The thing about European games is that they really are European. We talk to Monaco fans from Turkey and Ukrainian farmers living in Denmark. Ardbegman hangs his scarf around the Ukrainian’s neck as a gesture of solidarity with his own Danish ancestors. Dortmund’s army come in peace: We are a friendly bunch and we look after our guests. We drink beer and Ardbeg.
The details are coming through. A bomb has exploded near our team bus and one of our players is injured. There will be no game. From somewhere we hear loudspeaker announcements. They are too far away to understand. No matter, we guess what the drill should be. No panic, let the police and security do their job.

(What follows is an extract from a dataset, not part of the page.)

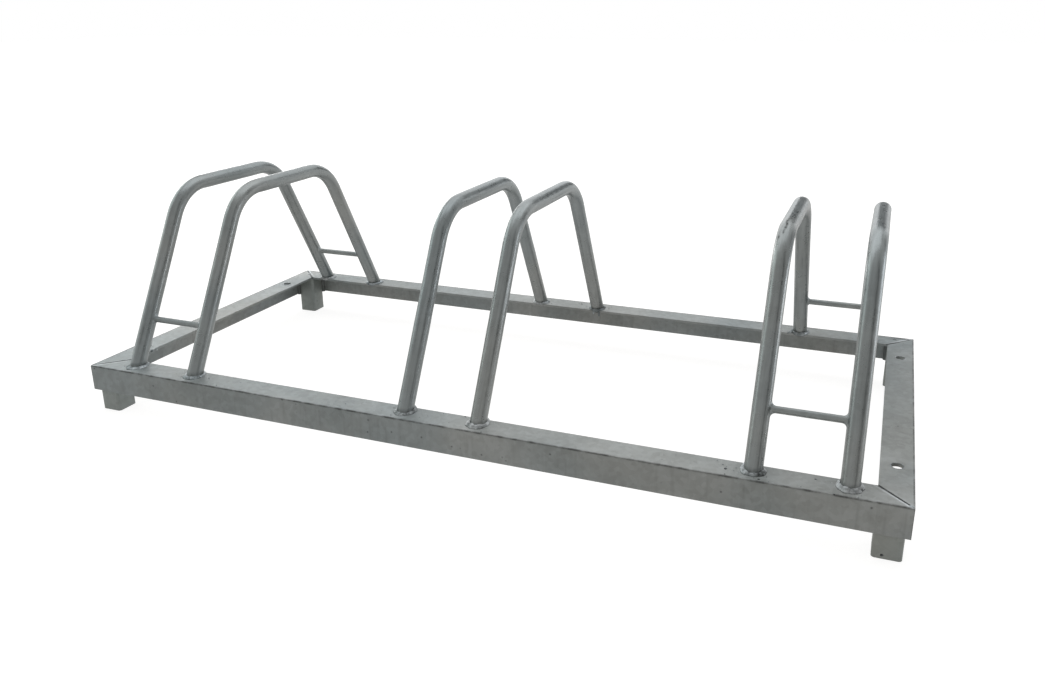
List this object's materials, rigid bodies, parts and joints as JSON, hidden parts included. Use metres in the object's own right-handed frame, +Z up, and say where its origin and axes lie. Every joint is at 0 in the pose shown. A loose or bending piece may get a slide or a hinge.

We stand, we drink, we talk. Belfast is the topic now: old soldiers’ tales of bombs on staircases and bathroom sinks dropped from ninth floor windows onto unsuspecting patrols below. Again we are reminded that we are closer to terrorism than we think.
We take our leave after an hour or so. The crowds are thinning now. We know that nobody has been seriously injured. We have a new kickoff time. “See you tomorrow” we say to each other. The Gaffer and I walk back into town together. He has the bus driver on the phone. Borussia Dortmund is a big club but is a close-knit one. At moments like these we are one big family.
We walk past one pub but cannot walk past the next one, not on a night like this. Two beers please, shaken but not stirred. Around the world, the news is spreading. In Dortmund we are looking for spare rooms for the French fans. We are practical people, we are warm and we are inclusive. I check my phone. Fans of rival teams are sending their best wishes. People across the world are sending their best wishes.
The game will go ahead tomorrow and we will be there. The yellow line will not be broken. Here we stand. We can do no other.